Still, the arrest became Zhi Wei’s own rite of passage to manhood. For the next twenty years, he was in and out of prison—for weapon possession, robbery and assault. His life revolved around money, girlfriends and illegal drugs. He was entrenched in gang activities, and violence was standard—both by him and against him. “People were looking for me for a lot of things,” says Zhi Wei. “It was a badge of honor, when you were in those circles.”
Although he refuses to provide specific details, Zhi Wei says he spent his last sentence of two years in a prison in upstate New York. He recalls that by then his four children had finally learned the true story of his life: Daddy wasn’t going to the military. He was a jailbird.
Their father’s last time behind bars, however, was a turning point. A fellow prisoner handed Zhi Wei an English translation of the Buddhist sutras—recorded teachings of Siddhartha, the first Buddha. Zhi Wei had read texts of other religions, but nothing called out to him like the sutras did.
Zhi Wei had never been a particularly pensive person. The closest he had come to meditation had been sitting among some rocks after downing a shot of Japanese sake, he says. But, he slowly realized that true meditation didn’t require help from substances. From prison, Zhi Wei wrote to religious monasteries in New York asking for reading materials. Alongside other inmates, he practiced meditation in a Buddhist prison group called the Blue Lotus.
After every previous prison term, Zhi Wei had relapsed into his former lifestyle. This time, at 33-years old, he did not return to his old habits. When Zhi Wei arrived home from upstate New York, he began working remedial jobs as a deliveryman and security guard. But to Zhi Wei any type of business came to represent dishonesty in the human world. Earning money made him feel uncomfortable, he says. It was around then that Zhi Wei found his calling—the priesthood.
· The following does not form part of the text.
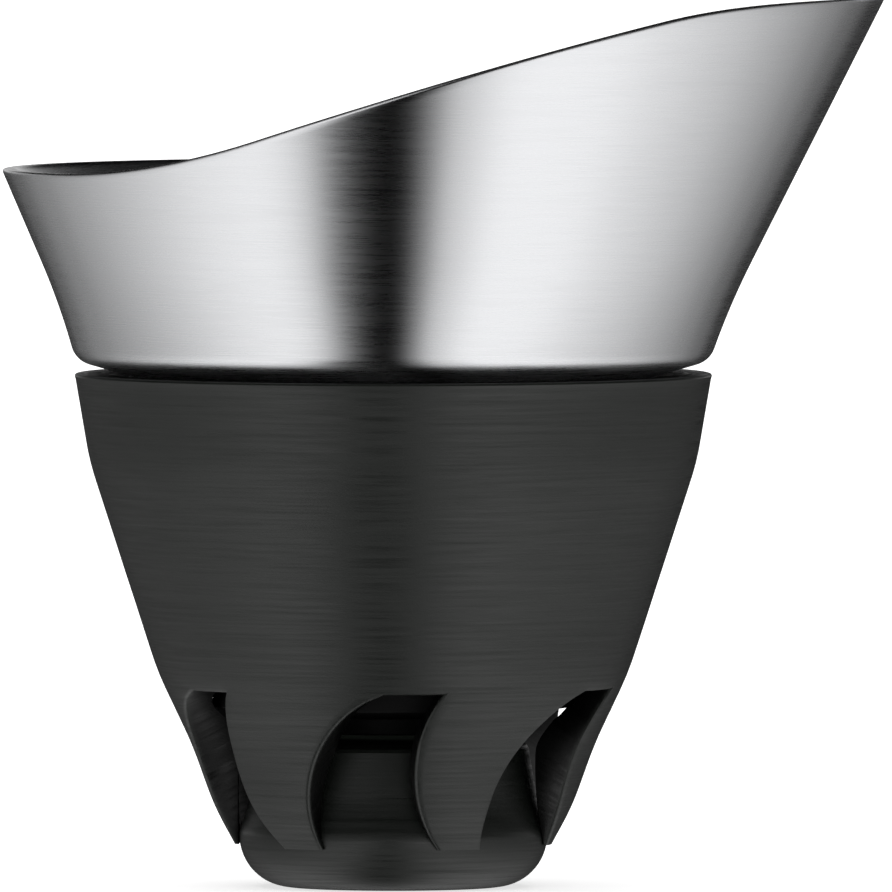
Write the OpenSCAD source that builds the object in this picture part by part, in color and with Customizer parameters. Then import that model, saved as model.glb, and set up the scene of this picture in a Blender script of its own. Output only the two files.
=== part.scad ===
// Decanting pourer for wine. A flared steel cup with a slanted pouring lip sits in the mouth of a
// tapered body, and spiral slots round the body's foot spread the wine over a decanter's wall.
// Lengths are in millimetres. The origin is the centre of the foot's flat face, +Z is up, and +X
// points the way the lip leans.

/* [Body] */
// Height of the body's top rim
body_h = 29; // [28.8:0.05:29.1]
// Outer radius at the top rim
rim_r = 18; // [17.8:0.1:18.6]
// Height of the bend between the upper band and the long taper
bend_z = 24; // [23.4:0.1:24.4]
// Outer radius at that bend
bend_r = 17.15; // [17.05:0.05:17.6]
// Height of the shoulder where the slotted foot starts
shoulder_z = 12.1; // [11.6:0.1:13]
// Outer radius at the shoulder
shoulder_r = 13.3; // [12.8:0.1:14]
// Outer radius at the height of the base plug's top
hip_r = 11.4; // [11.2:0.1:11.8]
// Outer radius where the slots end
foot_r = 9; // [8.95:0.05:9.3]
// Thickness of the body's wall
body_wall = 2; // [1.8:0.1:2.2]

/* [Spiral slots] */
// Number of slots round the foot
slot_count = 6; // [4:1:6]
// Height of the slots' ceiling
slot_top_z = 11.3; // [10.8:0.1:11.5]
// Height where the slots run out
slot_foot_z = 2.4; // [2.4:0.1:3]
// Radius of the curved leading edge
lead_r = 6.25; // [6:0.05:6.4]
// Radius of the curved trailing edge
trail_r = 7.4; // [7.2:0.05:7.6]
// Turn of the first slot about the axis, in degrees
slot_turn = 19; // [0:1:60]

/* [Base plug] */
// Radius where the ribs grip the plug
plug_r = 8.7; // [8.5:0.1:8.8]
// Height of the plug's upper edge
plug_h = 8.1; // [7.8:0.1:8.5]
// Radius of the cone at its upper edge
cone_top_r = 7.6; // [7.2:0.1:7.8]
// Height where the cone starts, above the ribs' grip
cone_z = 3.1; // [3:0.1:3.5]
// Radius of the rounded edge at the table
plug_edge_r = 2.9; // [2:0.1:3]
// Rise of the domed top that sends the wine outwards
dome_rise = 0.5; // [0.2:0.1:0.8]

/* [Flow insert] */
// Outer radius of the nozzle that pours onto the plug
nozzle_r = 5.6; // [5:0.1:6]
// Height where the nozzle widens into the funnel
nozzle_top_z = 9.7; // [9.5:0.1:10]
// Outer radius of the skirt above the nozzle
skirt_r = 9.9; // [9.6:0.1:10]
// Height of the lower edge of the insert's rim
insert_z = 12.4; // [12.3:0.1:12.8]
// Thickness of the insert's wall
insert_wall = 0.8; // [0.6:0.1:0.9]

/* [Steel cup] */
// Height where the straight wall meets the round corner
waist_z = 30.45; // [30.45:0.05:30.8]
// Outer radius there
waist_r = 18.15; // [18:0.05:18.3]
// Radius of the round corner under the wall
corner_r = 1.4; // [1.2:0.05:1.5]
// Angle of the cup's sloping floor, in degrees
floor_angle = 16; // [14:1:17]
// Thickness of the sheet, measured across
sheet = 0.85; // [0.7:0.05:0.9]
// Outward slope of the wall at the waist
waist_slope = 0.318; // [0.25:0.002:0.34]
// Outward slope of the wall where it runs straight
flare_slope = 0.467; // [0.4:0.01:0.5]
// Height over which the slope grows
flare_h = 4.9; // [3:0.1:6]
// Sideways lean of the flare towards the lip, per unit of height
lean = 0.04; // [0:0.002:0.06]

/* [Slanted rim] */
// Height of the rim above the cup's axis
rim_mid_z = 42.75; // [42:0.05:43.5]
// Steepest angle of the rim, in degrees
rim_angle = 16.8; // [10:0.2:18]
// Radius of the hollow curve behind the axis
rim_hollow_r = 51; // [45:1:60]
// Distance from the axis where the rim starts to level off
rim_crest_x = 22; // [20:0.5:23]
// Radius of the curve that levels it off
rim_crest_r = 23; // [20:1:26]

/* [Neck and seal] */
// Outer radius of the neck that enters the body
neck_r = 15; // [14.9:0.05:15]
// Height of the neck's lower end
neck_z = 24.3; // [24.3:0.1:24.6]
// Radius of the opening below the strainer's seat
seat_r = 12.8; // [12:0.1:13]
// Height of the sealing ring
seal_h = 2.4; // [2:0.1:2.5]

/* [Strainer] */
// Outer radius of the strainer's rim
strainer_r = 13.95; // [13.8:0.05:14]
// Height of the strainer's rim
strainer_h = 1.1; // [0.9:0.1:1.5]
// Thickness of the wire cloth
cloth_t = 0.3; // [0.2:0.05:0.4]

/* [Hidden] */
$fn = 96;
plastic = [0.20, 0.21, 0.20];
steel = [0.78, 0.78, 0.79];
silicone = [0.12, 0.12, 0.12];
fit_gap = 0.02;                            // between the plug and the ribs it is pressed between
run_gap = 0.06;                            // round the sealing ring, which turns and slides
seat_gap = 0.1;                            // under a piece that lifts out
mouth_r = 16;                              // bore of the body's mouth
groove_r = 16.4;                           // bottom of the groove that holds the sealing ring
groove_z = body_h - 3.85;                  // the groove's lower side
groove_h = seal_h + 2 * seat_gap;
corner_mid = [waist_r - corner_r * cos(atan(waist_slope)), waist_z + corner_r * sin(atan(waist_slope))];
cup_hole_r = neck_r + fit_gap;
floor_end = corner_mid + corner_r * [sin(floor_angle), -cos(floor_angle)];
cup_floor_z = floor_end[1] - (floor_end[0] - cup_hole_r) * tan(floor_angle);   // underside at the neck
floor_t = sheet / cos(floor_angle);        // upright thickness of the floor
seat_t = 0.7;                              // thickness of the strainer's seat
strainer_z = neck_z + seat_t + seat_gap;
columns = 72;                              // facets round the cup
wall_rows = 6;                             // facets up the cup's wall

// Outer and inner outlines of the body, from the mouth down
outer_line = [[rim_r, body_h], [bend_r, bend_z], [shoulder_r, shoulder_z], [hip_r, plug_h],
              [foot_r + 1.1, slot_foot_z + 2.1], [foot_r, slot_foot_z]];
bore_r = plug_r + fit_gap;
inner_line = [[bore_r, slot_foot_z], [bore_r, plug_h + seat_gap], [bore_r + 1.2, plug_h + 1.8],
              [shoulder_r - body_wall - 0.35, shoulder_z - 1.75], [shoulder_r - body_wall, shoulder_z], [bend_r - body_wall, bend_z - 0.1],
              [mouth_r, groove_z - 0.4], [mouth_r, groove_z], [groove_r, groove_z],
              [groove_r, groove_z + groove_h], [mouth_r, groove_z + groove_h],
              [mouth_r, body_h - 0.3], [mouth_r + 0.3, body_h]];

// Points of an arc about a centre, from one angle to another
function arc(c, r, from, to, n) = [for (i = [0:n]) let (a = from + (to - from) * i / n) c + r * [cos(a), sin(a)]];

// Radius of the cup's outer face at a height above the waist
function cup_r(h) = waist_r + waist_slope * h
    + (flare_slope - waist_slope) * (h < flare_h ? h * h / (2 * flare_h) : h - flare_h / 2);

// Height of the slanted cut at a distance from the axis: a hollow arc, a straight, a crest arc
function cut_z(x) =
    x < 0 ? let (d = min(-x, rim_hollow_r * sin(rim_angle)))
            rim_mid_z + rim_hollow_r * cos(rim_angle) - sqrt(rim_hollow_r ^ 2 - (rim_hollow_r * sin(rim_angle) - d) ^ 2)
    : x < rim_crest_x ? rim_mid_z + x * tan(rim_angle)
    : let (d = min(x - rim_crest_x, rim_crest_r * sin(rim_angle)))
      rim_mid_z + rim_crest_x * tan(rim_angle) - rim_crest_r * cos(rim_angle)
      + sqrt(rim_crest_r ^ 2 - (rim_crest_r * sin(rim_angle) - d) ^ 2);

// Height of the rim at an angle round the cup, where the leaning wall meets the cut
function rim_z(a, n = 8) = n == 0 ? rim_mid_z
    : let (h = rim_z(a, n - 1) - waist_z) cut_z(lean * h + cup_r(h) * cos(a));

// A point of the cup's wall: its angle, its share of the way up to the rim, its inset
function wall_point(a, share, inset) = let (h = share * (rim_z(a) - waist_z), r = cup_r(h) - inset)
    [lean * h + r * cos(a), r * sin(a), waist_z + h];

module body_shell() {
    color(plastic) difference() {
        rotate_extrude() polygon(concat(outer_line, inner_line));
        for (i = [0:slot_count - 1]) rotate([0, 0, slot_turn + i * 360 / slot_count]) slot();
    }
}

// One slot, cut straight in from -Y: the leading circle less the trailing one
module slot() {
    rotate([90, 0, 0]) translate([0, 0, 4]) linear_extrude(height = rim_r) intersection() {
        difference() {
            translate([1.5, 5.4]) circle(lead_r);
            translate([8.6, 6.65]) circle(trail_r);
        }
        translate([-lead_r, slot_foot_z - 1]) square([2 * lead_r, slot_top_z - slot_foot_z + 1]);
    }
}

module base_plug() {
    color(plastic) rotate_extrude() polygon(concat([[0, 0]],
        arc([plug_r - plug_edge_r, plug_edge_r], plug_edge_r, -90, 0, 8),
        [[plug_r, cone_z], [cone_top_r, plug_h - 0.2], [cone_top_r - 0.2, plug_h], [0, plug_h + dome_rise]]));
}

// Funnel pressed into the body, which leads the wine onto the middle of the plug
module flow_insert() {
    lip_z = plug_h + dome_rise + 0.15;
    top_z = insert_z + insert_wall;
    wall_r = shoulder_r - body_wall - fit_gap;
    wall_slope = (bend_r - shoulder_r) / (bend_z - 0.1 - shoulder_z);
    low_r = wall_r + wall_slope * (insert_z - shoulder_z);
    top_r = wall_r + wall_slope * (top_z - shoulder_z);
    bore = nozzle_r - insert_wall;
    skirt_z = nozzle_top_z + 0.5;
    color(plastic) rotate_extrude() polygon([[bore, lip_z], [nozzle_r, lip_z], [nozzle_r, nozzle_top_z],
        [skirt_r, skirt_z], [skirt_r, skirt_z + 1], [low_r, insert_z], [top_r, top_z],
        [low_r - insert_wall, top_z], [skirt_r - insert_wall, skirt_z + 1.4],
        [skirt_r - insert_wall, skirt_z + insert_wall], [bore, nozzle_top_z + insert_wall]]);
}

// Silicone ring with two lips inside, held in the mouth's groove
module mouth_seal() {
    outer = groove_r - run_gap;
    inner = neck_r + run_gap;
    z = groove_z + seat_gap;
    color(silicone) rotate_extrude() polygon([[outer, z], [outer, z + seal_h], [inner + 0.3, z + seal_h],
        [inner, z + seal_h - 0.3], [inner, z + seal_h - 0.7], [inner + 0.3, z + seal_h / 2],
        [inner, z + 0.7], [inner, z + 0.3], [inner + 0.3, z]]);
}

// Cup as one closed skin: up the outer face, over the rim and down the inner face
module spout_cup() {
    slope_angle = atan(waist_slope);
    low = floor_angle - 90;
    underside = concat([[cup_hole_r, cup_floor_z]], arc(corner_mid, corner_r, low, -slope_angle - 12, 5));
    floor_top = concat(arc(corner_mid, corner_r - sheet, -slope_angle - 12, low, 4),
        [[cup_hole_r, cup_floor_z + floor_t]]);
    steps = [0:wall_rows];
    rows = len(underside) + 2 * wall_rows + 1 + len(floor_top);
    points = [for (j = [0:columns - 1]) let (a = 360 * j / columns) each concat(
        [for (p = underside) [p[0] * cos(a), p[0] * sin(a), p[1]]],
        [for (i = steps) wall_point(a, i / wall_rows, 0)],
        [for (i = [wall_rows:-1:1]) wall_point(a, i / wall_rows, sheet)],
        [for (p = floor_top) [p[0] * cos(a), p[0] * sin(a), p[1]]])];
    faces = [for (j = [0:columns - 1], i = [0:rows - 1]) let (
        k = (j + 1) % columns, u = (i + 1) % rows,
        p = j * rows + i, q = j * rows + u, r = k * rows + u, s = k * rows + i) each [[p, q, r], [p, r, s]]];
    color(steel) polyhedron(points, faces);
}

// Neck with a flange on the cup's floor and an inner seat for the strainer
module neck_tube() {
    flange_r = neck_r + 1.1;
    flange_z = cup_floor_z + floor_t + fit_gap;
    rise = 1.1 * tan(floor_angle);
    inner = neck_r - sheet;
    color(steel) rotate_extrude() polygon([[seat_r, neck_z], [neck_r - 0.3, neck_z], [neck_r, neck_z + 0.3],
        [neck_r, flange_z], [flange_r, flange_z + rise], [flange_r, flange_z + rise + 0.5],
        [inner + 0.5, flange_z + 0.5], [inner, flange_z], [inner, neck_z + seat_t], [seat_r, neck_z + seat_t]]);
}

module strainer_rim() {
    color(steel) translate([0, 0, strainer_z]) rotate_extrude()
        polygon([[seat_r + 0.2, 0], [strainer_r - 0.2, 0], [strainer_r, 0.2], [strainer_r, strainer_h - 0.3],
                 [strainer_r - 0.3, strainer_h], [seat_r + 0.5, strainer_h], [seat_r + 0.2, strainer_h - 0.3]]);
}

module strainer_mesh() {
    color(steel) translate([0, 0, strainer_z + 0.4]) cylinder(h = cloth_t, r = seat_r + 0.5);
}

body_shell();
base_plug();
flow_insert();
mouth_seal();
spout_cup();
neck_tube();
strainer_rim();
strainer_mesh();
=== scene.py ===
"""Looks of a decanting pourer: a leaning steel cup in a slotted plastic body, round its CAD frame."""

import math

import bpy
from bpy.props import FloatProperty, FloatVectorProperty, IntProperty, PointerProperty
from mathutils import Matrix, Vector


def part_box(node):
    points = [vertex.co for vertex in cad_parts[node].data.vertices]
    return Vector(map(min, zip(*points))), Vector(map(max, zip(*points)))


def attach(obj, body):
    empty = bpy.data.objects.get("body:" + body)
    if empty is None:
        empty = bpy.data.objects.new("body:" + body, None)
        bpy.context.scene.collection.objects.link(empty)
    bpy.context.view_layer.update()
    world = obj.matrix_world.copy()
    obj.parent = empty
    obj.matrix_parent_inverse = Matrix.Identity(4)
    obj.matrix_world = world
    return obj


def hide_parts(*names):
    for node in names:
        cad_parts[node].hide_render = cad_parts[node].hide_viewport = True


bl_info = {
    "name": "Decanting pourer",
    "version": (1, 0, 0),
    "blender": (4, 5, 0),
    "location": "View3D > Sidebar > Pourer",
    "description": "Builds the cup, slotted body, plug, seal, neck and strainer of a decanting pourer",
    "category": "Add Mesh",
}

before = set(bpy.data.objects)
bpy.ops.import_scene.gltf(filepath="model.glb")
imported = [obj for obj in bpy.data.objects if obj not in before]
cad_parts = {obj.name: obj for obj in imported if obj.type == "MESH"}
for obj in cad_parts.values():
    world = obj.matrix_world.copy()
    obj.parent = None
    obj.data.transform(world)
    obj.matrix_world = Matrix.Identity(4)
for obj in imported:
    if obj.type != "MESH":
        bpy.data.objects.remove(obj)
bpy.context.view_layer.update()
MM = 0.001
TINY = 0.001 * MM
FIT_GAP = 0.02 * MM      # between pieces that are pressed together
BEND_DROP = 0.1 * MM     # how far the body's inner bend lies below the outer one

BODY_LOW, BODY_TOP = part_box("body_shell")
PLUG_LOW, PLUG_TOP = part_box("base_plug")
INSERT_LOW, INSERT_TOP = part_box("flow_insert")
CUP_LOW, CUP_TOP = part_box("spout_cup")
NECK_LOW, NECK_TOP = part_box("neck_tube")
SEAL_LOW, SEAL_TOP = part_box("mouth_seal")
HOOP_LOW, HOOP_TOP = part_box("strainer_rim")
CLOTH_LOW, CLOTH_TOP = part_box("strainer_mesh")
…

Zhi Wei says that he felt the only way to continue his life was to exchange his family for a monastic existence. When people ask him how or why he became a monk, his answer is simple: “This monk didn’t choose this path. This path chose me for something.”
Now in his second year of practice, Zhi Wei says he doesn’t want to think about the past anymore. He calls those memories his “inner demons”—parts of himself that he needs to suppress. To that end, he has chosen to live outside the constructs of regular society. He doesn’t visit his family and doesn’t hold a paying job. “How can you practice as a priest if you still have those attachments?” he asks.
From the shaven head to the austere clothing, everything about a monk’s life is aimed toward achievement of a higher spirituality and detachment from the outer world.
Zhi Wei spends his days reading Buddhist scriptures, chanting at daily services, and cleaning the floors of the prayer room. At night, he sleeps on a wooden platform in the downstairs kitchen and stows his folded robes in plastic trash bags and a duffle bag. The duffle is one of the few possessions he brought with him from home.
Seven years after a life of prison, drugs and crimes, Zhi Wei practices Buddhism at Pu Chao Temple with conviction: “It was the grace of Buddha… that’s why I’m here,” he says.
After the visitors of the temple have left, and after the other disciples have retreated to their rooms for resting, Zhi Wei finds peace in mopping the temple’s floors. With his chores completed, he sits down again to meditate in his usual spot. Rows of miniature electric candles light the space; their red and yellow hues soften the loneliness of the dark surroundings. Zhi Wei closes his eyes and begins to doze off.
When Zhi Wei talks endlessly about compassion, truth and understanding, a listener can quickly feel lost in the abstract. But in these silent moments, his philosophy finally makes sense: “This entity is still here, but the world is completely different.”